Home >> News Center >> Getting to the root of how plants tolerate too much iron

Getting to the root of how plants tolerate too much iron

Iron is essential for plant growth, but with heavy rainfall and poor aeration, many acid soils become toxic with excess iron. In countries that experience dramatic flood seasons, such as West Africa and tropical Asia, toxic iron levels can have disastrous consequences on the availability of staple foods, such as rice.

Despite dozens of attempts over the past two decades to discover the genes responsible for iron tolerance, they have remained elusive until recently. Now, Salk scientists have found a major genetic regulator of iron tolerance, a gene called GSNOR. The results, published in Nature Communications on August 29, 2019, could lead to the development of crop species that produce higher yields in soils containing excess iron.

"This is the first time that a gene and its natural variants have been identified for iron tolerance," says Wolfgang Busch, associate professor, lead author of the article and member of the Salk Molecular and Cellular Plant Biology Laboratory and Integrative Biology Laboratory. "This work is exciting because we now understand how plants can grow under stressful conditions, such as high iron levels, which could help us make crops more resistant to stress.

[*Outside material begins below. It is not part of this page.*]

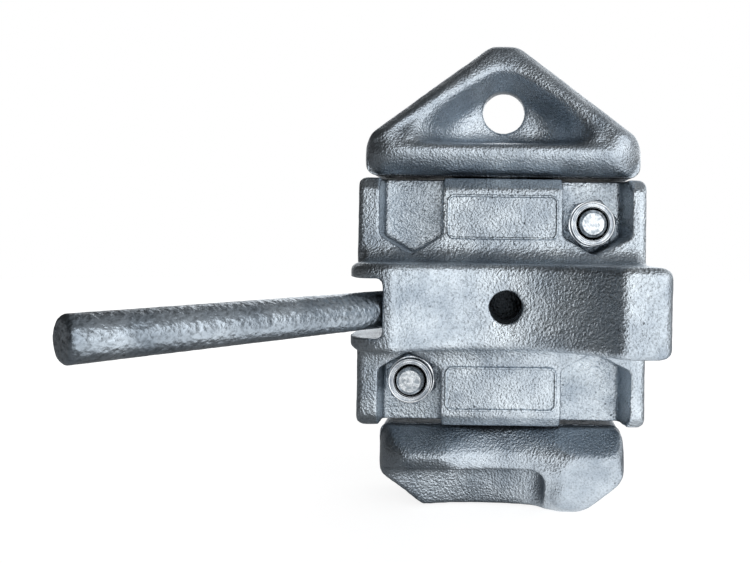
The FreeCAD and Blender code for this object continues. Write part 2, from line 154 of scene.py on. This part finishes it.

In plants such as rice, high levels of iron in the soil cause direct cellular damage by damaging fats and proteins, reducing the ability of roots to grow. However, some plants seem to have an inherent tolerance for high levels of iron; scientists wanted to understand why.

"We believed that there were genetic mechanisms underlying this resistance, but it was not clear which genes were responsible," says first author Baohai Li, a postdoctoral researcher at Busch Laboratory. "To investigate this question, we used the power of natural variation of hundreds of different plant strains to study genetic adaptation to high levels of iron."

Scientists first tested a number of strains of a small mustard plant (Arabidopsis thaliana) to see if there were natural variations in iron resistance. Some of the plants had tolerance to iron toxicity, so the researchers used an approach called GWAS to locate the responsible gene. Their analyses identified the GSNOR gene as the key to allowing plants and roots to grow in iron-rich environments.

The researchers also discovered that the iron tolerance mechanism is, to their great surprise, linked to the activities of nitric oxide, a gaseous molecule that plays various roles in plants, particularly in response to stress. High levels of nitric oxide induced cellular stress and decreased the tolerance of plant roots to high levels of iron. This occurred when plants did not have a functional GSNOR gene. GSNOR probably plays a central role in the metabolism of nitric oxide and regulates the ability of plants to react to stress and cell damage. This nitric oxide mechanism and the GSNOR gene have also affected iron tolerance in other plant species, such as rice (Oryza sativa) and a legume (Lotus japonicus), suggesting that this gene and its activities are probably critical in many, if not all, plant species.

"By identifying this gene and its genetic variants that confer tolerance to iron, we hope to help plants, such as rice, become more iron resistant in areas where iron levels are toxic," says Dr. Busch. "Since we have discovered that this gene and pathway have been preserved in several plant species, we suspect that they may be important for iron resistance in all higher plants. In addition, this gene and pathway may also play a role in humans and could lead to new treatments for conditions associated with iron overload."

Li will then start his own laboratory at Zhejiang University in China. He plans to identify relevant genetic variants in rice and observe whether iron tolerance variants could increase crop yields in flooded Chinese fields.